Exercise instructions:
Output exactly, and only, the lines from the line containing "cad_parts[node].hide_render = cad_parts[node].hide_viewport" through the line containing "obj.data.transform(world)", both included.

Extracted information:

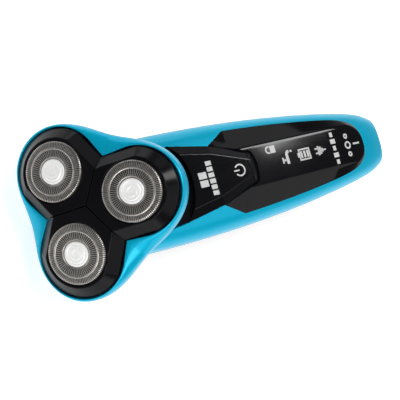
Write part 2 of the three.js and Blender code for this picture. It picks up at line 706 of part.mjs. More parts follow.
// ---------------------------------------------------------------- gears
// The gears run about axes along the neck, and each crosses its guard's axis at the key.
const gearPitch = LOBE_PITCH - KEY_DEPTH * Math.tan(LOBE_TILT);
const toothModule = (2 * gearPitch) / (CENTRE_TEETH + LOBE_TEETH);
const tipR = (teeth) => (toothModule * teeth) / 2 + 0.9 * toothModule;

// Each flank runs straight between the root and the tip of an involute.
function gearOutline(teeth) {
  const pitch = (toothModule * teeth) / 2;
  const base = pitch * Math.cos(20 * DEG);
  const backlash = 0.16;
  const involute = (r) => {
    const t = Math.acos(Math.min(1, base / r));
    return Math.tan(t) - t;
  };
  const half = (r) =>
    Math.PI / (2 * teeth) + involute(pitch) - involute(r) - backlash / (2 * pitch);
  const radii = [pitch - 1.15 * toothModule, tipR(teeth)];
  const at = (r, a) => [r * Math.cos(a), r * Math.sin(a)];
  return Array.from({ length: teeth }, (_, k) => (k / teeth) * 2 * Math.PI).flatMap((c) => [
    ...radii.map((r) => at(r, c - half(r))),
    ...radii.toReversed().map((r) => at(r, c + half(r))),
  ]);
}

// The turn that brings a lobe gear into mesh with the centre gear, for a lobe at this angle.
function meshPhase(angle) {
  const tooth = (2 * Math.PI) / CENTRE_TEETH;
  const offset = angle - Math.round(angle / tooth) * tooth;
  const facing = LOBE_TEETH % 2 ? 0 : Math.PI / LOBE_TEETH;
  return facing + (offset * CENTRE_TEETH) / LOBE_TEETH;
}

const centreGear = prism(gearOutline(CENTRE_TEETH), -GEAR_DEPTH - GEAR_THICK, -GEAR_DEPTH)
  .add(rod(CUP_R, -PIVOT_DEPTH - 1.7, -GEAR_DEPTH - GEAR_THICK + 0.5))
  .subtract(rod(BALL_R + 0.4, -60, -PIVOT_DEPTH + 2.6))
  .subtract(block(-9, 9, -CROSS_PIN_R - 0.35, CROSS_PIN_R + 0.35, -60, -PIVOT_DEPTH + 1.1));
add(head, "centre_gear", centreGear, FINISH.white);

// A hub reaches up from each lobe gear, with a flat key that fits loosely in the cutter's slot.
function lobeGear() {
  const [kx, ky] = KEY_HALF;
  return prism(gearOutline(LOBE_TEETH), -GEAR_DEPTH - GEAR_THICK, -GEAR_DEPTH)
    .add(rod(2.6, -GEAR_DEPTH - 0.5, -GEAR_HUB, 0, 0, 16))
    .add(block(-kx, kx, -ky, ky, -GEAR_HUB - 0.3, -KEY_TOP))
    .subtract(rod(1.35, -60, -GEAR_DEPTH + 1.3, 0, 0, 12));
}

// ---------------------------------------------------------------- gear tray and cover
const trayPeak = gearPitch + tipR(LOBE_TEETH) + 3 * RUN + TRAY_WALL;
const trayValley = valleyR - TRAY_VALLEY_ROOM;
const trayOutline = (inset) =>
  Array.from({ length: 36 }, (_, i) => {
    const a = (i / 36) * 2 * Math.PI;
    const r = (trayPeak + trayValley + (trayPeak - trayValley) * Math.cos(3 * a)) / 2 - inset;
    return [r * Math.cos(a), r * Math.sin(a)];
  });
const hubFoot = PIVOT_DEPTH + 1.0;
const lobeAngles = [0, 2 * SEAM, 4 * SEAM];
let tray = prism(trayOutline(0), -TRAY_FOOT, -GEAR_DEPTH + 0.2)
  .subtract(prism(trayOutline(TRAY_WALL), -TRAY_DEPTH, 0))
  .intersect(insideShell(SHELL_WALL + 2 * RUN))
  .add(rod(hubR, -hubFoot, -TRAY_DEPTH - 0.5))
  .subtract(rod(hubBore, -hubFoot - 1, -TRAY_FOOT))
  .subtract(rod(SPIGOT_R + 0.7, -60, 0))
  .subtract(bar("x", STUB_R + 0.25, 60, 0, 0, -PIVOT_DEPTH, 12));
for (const a of lobeAngles) {
  const axle = rod(1.2, -TRAY_DEPTH - 0.5, -GEAR_DEPTH + 1.0, gearPitch, 0, 12);
  tray = tray.add(moved(axle, spin(a)));
}
add(head, "gear_tray", tray, FINISH.satin);

const lugHalf = 1.2;
const earHalf = 2.6;
const hingeHole = (gap) => bar("y", PIN_R + gap, 40, HINGE_R, 0, -HINGE_DEPTH, 12);
let cover = prism(trayOutline(0), -COVER_DEPTH - COVER_THICK, -COVER_DEPTH);
for (const a of lobeAngles) {
  const ear = block(
    HINGE_R - lugHalf,
    HINGE_R + lugHalf,
    -earHalf,
    earHalf,
    -COVER_DEPTH - 0.5,
    -HINGE_DEPTH + 1.1,
  );
  cover = cover
    .add(moved(ear, spin(a)))
    .subtract(moved(rod(4.9, -60, 0, gearPitch), spin(a)))
    .subtract(moved(hingeHole(0.05), spin(a)));
}
add(head, "gear_cover", cover, FINISH.satin);

// ---------------------------------------------------------------- lobes, drawn about the guard
function lobeOutline(inset) {
  const r = LOBE_R - inset;
  const valley = [LOBE_PITCH * Math.cos(SEAM) - LOBE_PITCH, LOBE_PITCH * Math.sin(SEAM) - inset];
  const toValley = Math.atan2(valley[1], valley[0]);
  const touch = toValley - Math.acos(Math.min(1, r / Math.hypot(...valley)));
  const steps = 12;
  const arc = Array.from({ length: steps + 1 }, (_, i) => {
    const a = touch - (2 * touch * i) / steps;
    return [r * Math.cos(a), r * Math.sin(a)];
  });
  const inward = -LOBE_PITCH - 4;
  const upper = [[inward, valley[1] - 0.02], valley];
  return [...upper, ...arc, ...upper.map(([x, y]) => [x, -y]).reverse()].reverse();
}

// The space between two seams, less half the gap between the lobes.
function wedge(gap) {
  const start = gap / Math.sin(SEAM);
  const far = 120;
  const [dx, dy] = [far * Math.cos(SEAM), far * Math.sin(SEAM)];
  return prism(
    [
      [start, 0],
      [start + dx, -dy],
      [start + dx, dy],
    ],
    -60,
    60,
  );
}

const toLobe = shift(LOBE_PITCH, 0, 0).multiply(new THREE.Matrix4().makeRotationY(LOBE_TILT));
function lobeCover() {
  const ceiling = -PLATEAU - LOBE_WALL - 0.3;
  const sleeveFoot = -RETAINER_FOOT - 2 * RUN;
  const skin = bevelled(lobeOutline(0), -LOBE_FOOT, -PLATEAU, FLANK, FLANK_DROP);
  const sleeve = rod(SLEEVE_R + SLEEVE_WALL, sleeveFoot, ceiling + 0.2, 0, 0, 28);
  const room = bevelled(lobeOutline(LOBE_WALL), -LOBE_FOOT - 1, ceiling, FLANK, FLANK_DROP);
  const bore = rod(SKIRT_R + 0.4, -60, 5, 0, 0, 28);
  const sleeveBore = rod(SLEEVE_R, -RETAINER_FOOT - RUN, ceiling, 0, 0, 28);
  const hollow = rod(SLEEVE_R, -60, ceiling, 0, 0, 28);
  const lug = (y) =>
    block(
      HINGE_R - lugHalf,
      HINGE_R + lugHalf,
      y - 0.9,
      y + 0.9,
      -HINGE_DEPTH - 1.1,
      -RETAINER_TOP + 0.9,
    );
  const lugY = earHalf + RUN + 1.0;
  return moved(skin.subtract(room.subtract(sleeve)).subtract(bore).subtract(hollow), toLobe)
    .intersect(wedge(0.22))
    .add(lug(lugY))
    .add(lug(-lugY))
    .subtract(moved(sleeveBore, toLobe))
    .subtract(hingeHole(0.12));
}

// Cutter guard: a plate with a skirt and a flange, and a shallow seat for the centre cap.
const seatR = CAP_R + 0.4;
const guardProfile = [
  [0, -GUARD.plate - 0.6],
  [seatR + 0.1, -GUARD.plate - 0.6],
  [seatR + 0.4, -GUARD.plate],
  [SKIRT_R - GUARD.wall, -GUARD.plate],
  [SKIRT_R - GUARD.wall, -GUARD.skirt],
  [FLANGE_R, -GUARD.skirt],
  [FLANGE_R, -GUARD.skirt + GUARD.flangeThick],
  [SKIRT_R, -GUARD.skirt + GUARD.flangeThick],
  [SKIRT_R, -0.5],
  [FOIL_R - 0.6, 0],
  [seatR + 0.3, 0],
  [seatR, -GUARD.plate - 0.1],
  [0, -GUARD.plate - 0.1],
];
const capProfile = [
  [0, -GUARD.plate],
  [CAP_R, -GUARD.plate],
  [CAP_R, 0],
  [CAP_R - 0.3, 0.25],
  [0, 0.25],
];

// Cutter wheel: a disc with upright blades round it and a slotted hub below.
function cutterWheel() {
  const discFoot = WHEEL.disc + WHEEL.thick;
  const [kx, ky] = KEY_HALF.map((half) => half + KEY_SLACK);
  let wheel = turned(
    [
      [WHEEL.hubR - 0.1, -discFoot],
      [WHEEL_R, -discFoot],
      [WHEEL_R, -WHEEL.disc],
      [WHEEL.hubR - 0.1, -WHEEL.disc],
    ],
    24,
  ).add(rod(WHEEL.hubR, -WHEEL.foot, -1.9, 0, 0, 20));
  const blade = block(WHEEL.bladeR, WHEEL_R - 0.1, -0.3, 0.3, -WHEEL.disc - 0.2, -GUARD.plate - 0.25);
  for (let k = 0; k < WHEEL.blades; k++)
    wheel = wheel.add(moved(blade, spin((k / WHEEL.blades) * 2 * Math.PI)));
  return wheel.subtract(block(-kx, kx, -ky, ky, -WHEEL.foot - 1, -2.6));
}

const retainer = turned([
  [WHEEL_R + 0.7, -RETAINER_FOOT],
  [SLEEVE_R - RUN, -RETAINER_FOOT],
  [SLEEVE_R - RUN, -RETAINER_TOP],
  [WHEEL_R + 0.7, -RETAINER_TOP],
]);

// A coil spring round the cutter's hub, from the gear's face to the cutter's underside.
function cutterSpring() {
  const [wire, turns, perTurn] = [0.28, 3, 10];
  const r = WHEEL.hubR + 0.85;
  const z0 = -GEAR_DEPTH + wire + 0.07;
  const z1 = -WHEEL.disc - WHEEL.thick - wire - 0.57;
  const steps = turns * perTurn;
  const points = Array.from({ length: steps + 1 }, (_, i) => {
    const a = (i / perTurn) * 2 * Math.PI;
    return new THREE.Vector3(r * Math.cos(a), r * Math.sin(a), z0 + ((z1 - z0) * i) / steps);
  });
  const round = new THREE.Shape(
    Array.from({ length: 5 }, (_, k) => {
      const a = (k / 5) * 2 * Math.PI;
      return new THREE.Vector2(wire * Math.cos(a), wire * Math.sin(a));
    }),
  );
  const extrudePath = new THREE.CatmullRomCurve3(points);
  return solid(new THREE.ExtrudeGeometry(round, { steps, extrudePath }));
}

lobeAngles.forEach((angle, i) => {
  const n = i + 1;
  const sector = new THREE.Group();
  sector.rotation.z = angle;
  head.add(sector);
  const lobe = new THREE.Group();
  lobe.position.x = LOBE_PITCH;
  lobe.rotation.y = LOBE_TILT;
  sector.add(lobe);
  const drive = new THREE.Group();
  drive.position.x = gearPitch;
  drive.rotation.z = meshPhase(angle);
  sector.add(drive);
  add(sector, `lobe_cover_${n}`, lobeCover(), FINISH.gloss);
  const pin = bar("y", PIN_R, 10, HINGE_R, 0, -HINGE_DEPTH, 12);
  add(sector, `lobe_hinge_pin_${n}`, pin, FINISH.steel);
  add(lobe, `cutter_guard_${n}`, turned(guardProfile), FINISH.steel);
  add(lobe, `centre_cap_${n}`, turned(capProfile, 24), FINISH.bright);
  const wheel = add(lobe, `cutter_wheel_${n}`, cutterWheel(), FINISH.steel);
  wheel.rotation.z = drive.rotation.z;
  add(lobe, `guard_retainer_${n}`, retainer, FINISH.satin);
  add(drive, `lobe_gear_${n}`, lobeGear(), FINISH.white);
  add(drive, `cutter_spring_${n}`, cutterSpring(), FINISH.steel);
});

export default shaver;
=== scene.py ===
"""An electric shaver with three floating round cutters, lying on its back on a pale table.

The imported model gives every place: the joints give the shaving face, the neck axis and the guards'
axes. Shapes are worked out in millimetres in the "face frame", which has its origin at the centre
of the shaving face and the front panel on z = 0, or in a frame turned with the head or a lobe.
"""
import json
import math

import bmesh
import bpy
import numpy as np
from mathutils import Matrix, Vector


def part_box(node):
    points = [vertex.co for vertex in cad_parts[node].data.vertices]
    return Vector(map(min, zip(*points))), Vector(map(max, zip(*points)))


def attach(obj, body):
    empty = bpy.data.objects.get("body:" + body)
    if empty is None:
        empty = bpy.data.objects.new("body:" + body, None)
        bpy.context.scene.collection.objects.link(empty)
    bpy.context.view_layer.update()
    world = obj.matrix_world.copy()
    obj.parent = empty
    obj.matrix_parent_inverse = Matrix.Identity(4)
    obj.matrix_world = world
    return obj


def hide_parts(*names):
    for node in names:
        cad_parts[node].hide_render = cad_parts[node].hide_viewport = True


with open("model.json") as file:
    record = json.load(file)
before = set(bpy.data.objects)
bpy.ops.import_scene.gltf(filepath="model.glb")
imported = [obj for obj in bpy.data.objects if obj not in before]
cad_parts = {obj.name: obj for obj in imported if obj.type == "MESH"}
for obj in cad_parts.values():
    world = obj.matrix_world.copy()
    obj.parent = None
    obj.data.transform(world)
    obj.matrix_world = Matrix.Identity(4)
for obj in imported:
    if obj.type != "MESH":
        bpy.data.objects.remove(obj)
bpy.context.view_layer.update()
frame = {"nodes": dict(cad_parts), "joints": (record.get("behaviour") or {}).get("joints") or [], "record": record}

# ------------------------------------------------------------------ camera, table and light
# The shaver lies on a plain pale table under one soft overhead light, with weaker soft boxes at
# its sides and behind the camera. The camera looks down on the head, from its side of the neck.
MM = 0.001
joints = {j["name"]: j for j in frame["joints"]}


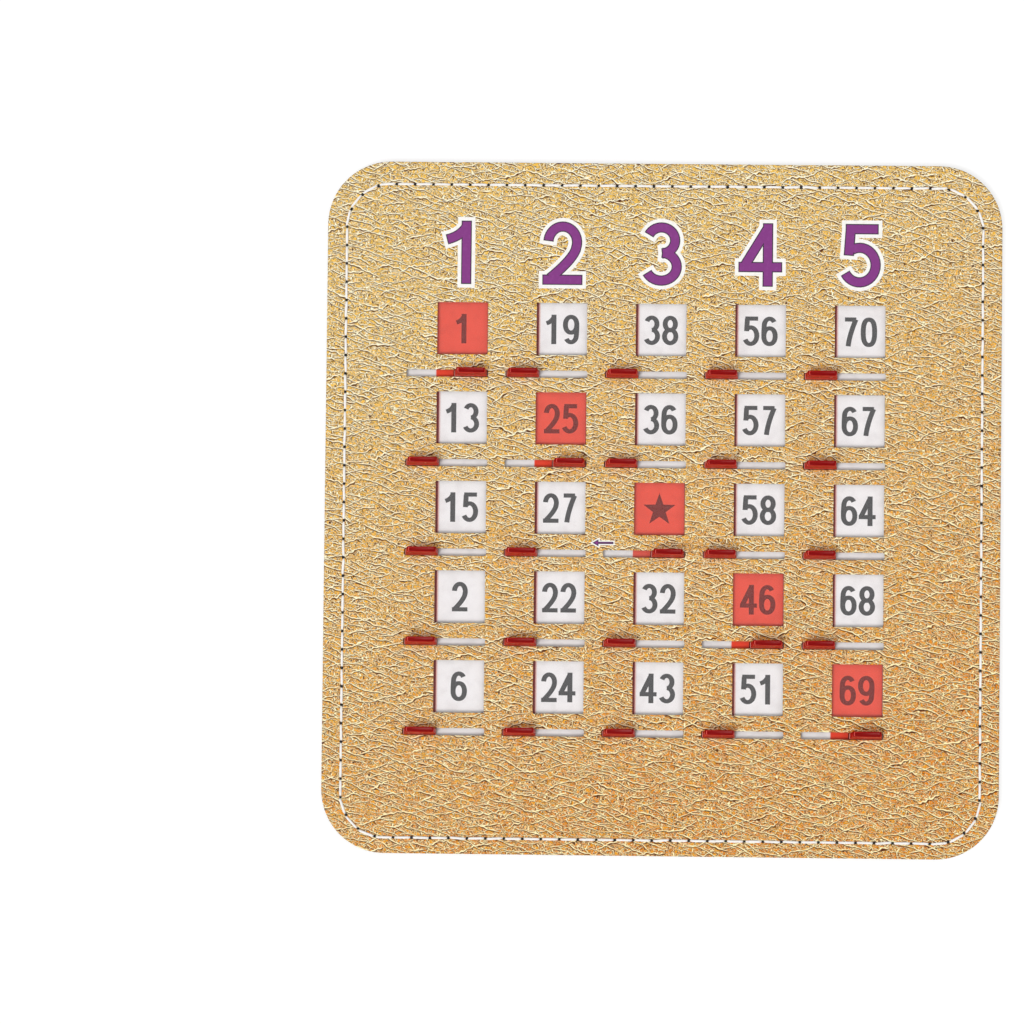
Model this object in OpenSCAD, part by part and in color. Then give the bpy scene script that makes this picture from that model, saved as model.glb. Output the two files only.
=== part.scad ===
// Bingo card with sliding shutters and a quick-clear slide.
// The card lies on its back: X to the right, Y to the card's top, Z out of its face.
// The origin is the middle of the back face. Sizes are in millimetres.

/* [Card] */
// Radius of the card's outer corners
corner_r = 22; // [14:1:40]
// Board left of the clearing sheet's way
rim_w = 8.35; // [7.5:0.05:20]
// Distance from the last window to the card's right edge
right_border = 40.4; // [24:0.1:60]
// Distance from the clearing sheet's way to the card's upper edge
head_h = 47.6; // [10:0.1:70]
// Distance from the clearing sheet's way to the card's lower edge
foot_h = 37; // [10:0.1:60]

/* [Layers, from the back] */
// Thickness of the leatherette on the back
back_cover_t = 0.45; // [0.4:0.05:1.2]
// Thickness of the back board
back_board_t = 0.7; // [0.4:0.05:2]
// Thickness of the printed number sheet
number_sheet_t = 0.15; // [0.1:0.05:0.4]
// Thickness of the board that guides the shutters in rows
guide_t = 0.5; // [0.4:0.05:1]
// Thickness of the frame round the clearing sheet
frame_t = 0.5; // [0.4:0.05:1]
// Thickness of the front board
front_board_t = 0.6; // [0.4:0.05:2]
// Thickness of the leatherette on the front
front_cover_t = 0.45; // [0.4:0.05:1.2]

/* [Squares] */
// Squares in a row
columns = 5; // [3:1:5]
// Rows of squares
rows = 5; // [3:1:5]
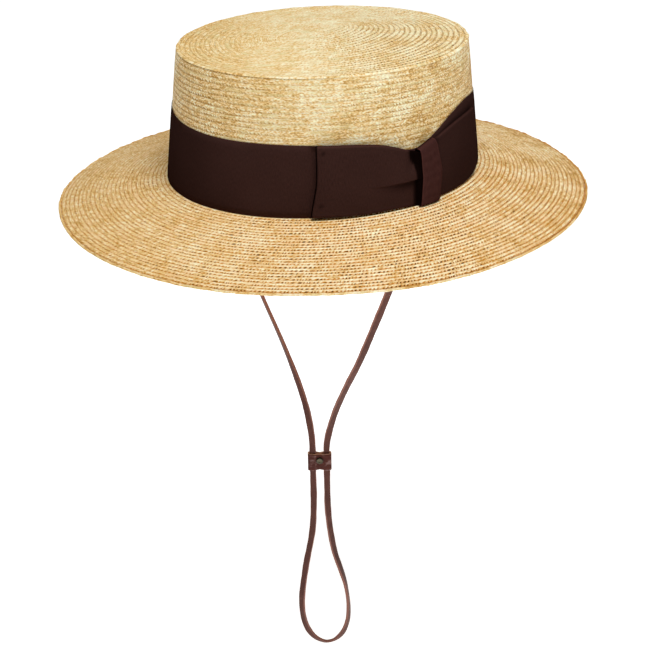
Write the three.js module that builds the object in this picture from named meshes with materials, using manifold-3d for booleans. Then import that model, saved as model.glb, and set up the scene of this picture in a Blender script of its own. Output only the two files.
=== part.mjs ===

Result for this task:
        cad_parts[node].hide_render = cad_parts[node].hide_viewport = True


with open("model.json") as file:
    record = json.load(file)
before = set(bpy.data.objects)
bpy.ops.import_scene.gltf(filepath="model.glb")
imported = [obj for obj in bpy.data.objects if obj not in before]
cad_parts = {obj.name: obj for obj in imported if obj.type == "MESH"}
for obj in cad_parts.values():
    world = obj.matrix_world.copy()
    obj.parent = None
    obj.data.transform(world)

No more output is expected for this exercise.